October 14, 2020
Steelhead trout is a wonderful fish that can be prepared and cooked in many different ways. The fish contains high amounts of omega-3 fatty acids (these are “good fats” also found in food like avocados or eggs). This oily fish is similar to salmon or tuna and you’ll recognize it by its pink or red coloured flesh. Many people say it doesn’t taste as ‘fishy’ as some other options. Trout is also a versatile fish in that it pairs well with lots of flavours and sides.
There are many different ways to prepare trout, and you can cook it and serve it with the skin on. Some people think fish is hard to cook, or worry about overdoing it. But with a little prep and some careful attention, you can enjoy perfectly prepared trout any time. Here’s some tips…
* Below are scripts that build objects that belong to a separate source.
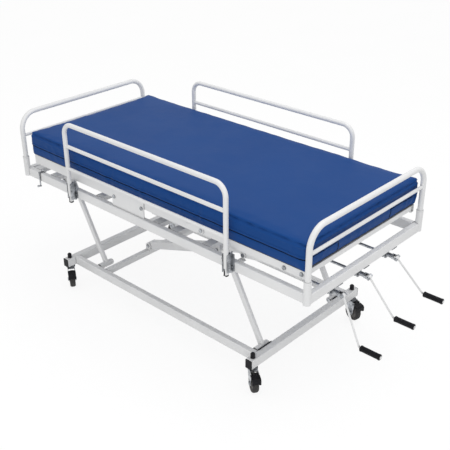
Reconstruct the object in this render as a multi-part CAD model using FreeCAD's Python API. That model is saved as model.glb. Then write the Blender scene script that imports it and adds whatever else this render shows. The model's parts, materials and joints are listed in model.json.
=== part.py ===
import FreeCAD, Part
import math
import os

# Manual hospital bed with three foot-end cranks: a wheeled base, two pairs of parallel legs, a levelled
# upper frame, a four-section mattress platform, lift-out boards and side rails, and a foam mattress.
# While the pieces are drawn, x runs from the middle of the mattress towards the foot end, y across the
# bed (the lying person's right side is -y) and z up from the floor. Each piece is then moved along x,
# so that the origin lies on the floor under the middle of the whole bed.

V = FreeCAD.Vector
X = V(1, 0, 0)
Y = V(0, 1, 0)
Z = V(0, 0, 1)
SIDES = (("right", -1), ("left", 1))

# Clearances
running_fit = 0.05
soft_gap = 0.3
side_play = 0.5
corner_round = 4.0

# Mattress and platform
mattress_length = 1950.0
mattress_width = 900.0
mattress_thick = 140.0
mattress_edge_round = 12.0
platform_rise = 96.0

# Upper frame. A rise is a height over the frame's top and a drop is one under it, here and below.
frame_side_margin = 8.0
frame_rail_w = 30.0
frame_rail_h = 50.0
frame_wall = 2.0
frame_over_pivot = 59.1
foot_post_margin = 27.0
head_post_margin = 68.0
foot_tube_setback = 5.0
member_w = 50.0
member_h = 25.0
head_member_inset = 58.0
member_positions = (-424.0, 30.0, 160.0)

# End boards and their sockets
post_inset = 1.0
post_r = 14.0
post_wall = 2.0
socket_wall = 3.4
socket_drop = 46.0
socket_rise = 63.0
post_insert = 95.0
foot_board_rise = 312.0
head_board_rise = 324.0
board_bend = 95.0
board_rail_rise = 197.0
board_rail_r = 9.0
board_rail_wall = 1.5
collar_h = 6.0
collar_r = 18.6

# Side rails
side_rail_offset = 26.0
side_rail_head_x = -600.0
side_rail_foot_x = 558.0
side_rail_drop = 72.0
side_rail_rise = 388.0
side_rail_bend = 62.0
side_tube_r = 12.5
side_tube_wall = 2.0
mid_rail_rise = 260.0
mid_rail_r = 10.0
low_rail_rise = 130.0
low_rail_r = 9.5
thin_wall = 1.5
cap_h = 9.0
slot_w = 8.4
slot_drop = 29.0

# Side rail brackets and latches
bracket_drop = 60.0
bracket_rise = 54.0
bracket_plate_t = 5.0
bracket_plate_w = 58.0
cheek_t = 4.0
cheek_gap = 0.6
guide_pin_r = 4.0
latch_rise = 4.0
latch_r = 4.0
latch_reach = 39.0
latch_ear_x = 27.0
latch_handle_l = 74.0
latch_handle_w = 8.0
latch_handle_t = 5.0
latch_stand_off = 12.0

# Base
base_tube_h = 51.0
base_cross_w = 40.0
base_rail_w = 30.0
base_wall = 2.5
base_half_width = 447.0
base_rail_y = 375.0
base_head_x = -775.0
base_foot_x = 670.0
base_mid_x = -502.0
base_mid_w = 30.0
plug_flange = 3.0
plug_depth = 18.0
plug_rib = 2.4

# Casters
caster_y = 418.0
wheel_r = 50.0
wheel_w = 32.0
trail = 25.0
fork_inner_w = 36.0
fork_t = 3.0
axle_r = 6.0
stem_r = 6.0
fork_plate_r = 26.0
fork_plate_t = 6.0
wheel_room = 20.0
race_t = 6.0
stem_cap_r = 12.0
stem_cap_h = 28.0
pedal_pivot_x = 42.0
pedal_pivot_drop = 11.0
pedal_pin_r = 3.0
pedal_hub_r = 6.0
pedal_tip_x = 84.5
pedal_lip_drop = 27.0
pedal_t = 4.5
pedal_w = 46.0
pedal_horn = 5.0
caster_angles = {"foot_right": -35.0, "foot_left": -13.0, "head_right": -33.0, "head_left": 12.0}

# Lift legs
leg_length = 540.0
leg_angle = 28.2
leg_w = 30.0
leg_t = 20.0
leg_wall = 2.0
leg_y = 300.0
base_pivot_drop = 16.0
foot_base_pivot_x = 630.0
head_base_pivot_x = -578.0
sleeve_r = 18.0
sleeve_y0 = 261.0
sleeve_y1 = 352.0
pivot_pin_r = 8.0
pin_head_r = 14.0
pin_head_t = 5.0
torsion_r = 17.0
torsion_wall = 3.0
torsion_half = 350.0
bush_length = 26.0
lug_t = 6.0
lug_r = 20.0

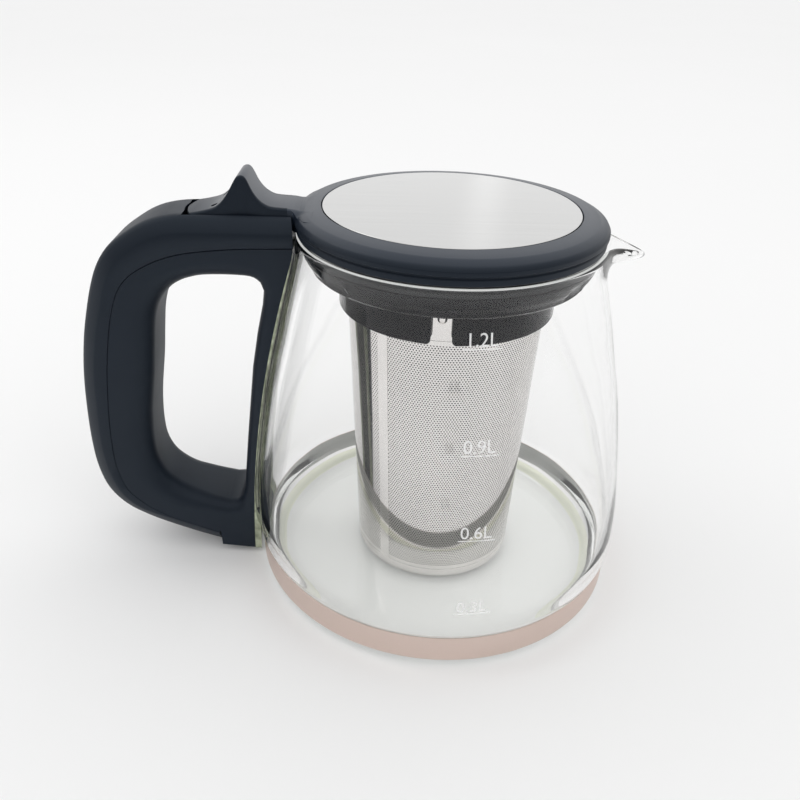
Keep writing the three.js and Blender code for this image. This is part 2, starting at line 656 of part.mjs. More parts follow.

Aside from grilling, searing trout is the most common method of cooking. In order do this, there are a couple of tricks to know so your fish comes out perfect. Choose vegetable oil or canola oil since these have a higher smoking point and won’t give your delicate fish that burned essence.
To get a really good sear or to ‘blacken’ the fish you’ll want to use a metal sauté pan. You may use a non-stick skillet, but the sear will not be as dark and crispy as it would be if you used a sauté pan.
Very similar to searing, grilling is a very healthy way to cook fish. It lends a delicate smokiness to the meat that’s unbeatable.
You may want to oil the grill grates as well to avoid any sticking. Once the grill is hot, place the trout flesh side down on the grill and cook for a couple of minutes. Using a metal flipper, pick the fish up and turn it 45 degrees to the left or right and lay back down. This will give the fish those nice cross-hatch grill marks that are so coveted. After a couple more minutes, flip the fish over and fish cooking depending on the thickness of the fish and how well done you prefer your trout to be.
This week we’re cooking with delicious, healthy and flavourful Steelhead Trout. This Blackened Steelhead Trout with Avocado and Tomato Salad is a fresh and light meal (thanks to flavours of lime, chilli powder, cayenne, cumin, paprika, tomato, and the creamy taste of avocado) that’s great for dinner or lunch. Want something a bit more substantial, but still a heart-healthy option? Dive into Pan Seared Steelhead Trout with Brown Butter Cauliflower Rice. Looking for something new? This Citrus Stuffed Steelhead Trout with Fennel and Zucchini Noodles is a winner.
Citrus Stuffed Steelhead Trout with Fennel and Zucchini Noodles
1 Value Pack Steelhead Trout
4 lemons, sliced
4 limes, sliced
4 oranges, sliced
2 tbsp parsley, chopped
1 tbsp garlic, chopped
1 tbsp oil
1 cup fennel
1 cup Cal & Gary’s Zucchini Noodles
Zest of 1 orange
3 tbsp orange juice
¼ cup olive oil
1 tsp white wine vinegar
2 tbsp chives
salt and pepper
Preheat oven to 400 °F
Season the trout with salt, chopped garlic and oil. Top with lemon, lime and orange slices. Place the trout onto a rack over a baking sheet. Place in the oven and bake for approximately 15 minutes or until it flakes easily.
While the trout is baking, put on a pot of water. When water is up to a boil, blanch the zucchini noodles for 30 seconds, just to take off the rawness. Strain and cool under cold water.
Slice fennel thin on a mandolin and then place into ice water to curl-up for about 5 minutes.
In a bowl combine the zucchini, strained shaved fennel, parsley, chives, white wine vinegar, orange juice, zest and olive oil. Season with salt and pepper.
*** The salad could be served warm, just combine the raw zucchini with the shaved fennel and the remaining ingredients and warm in a sauté pan until warm ***
Remove the trout from the oven and enjoy with the fennel and zucchini salad.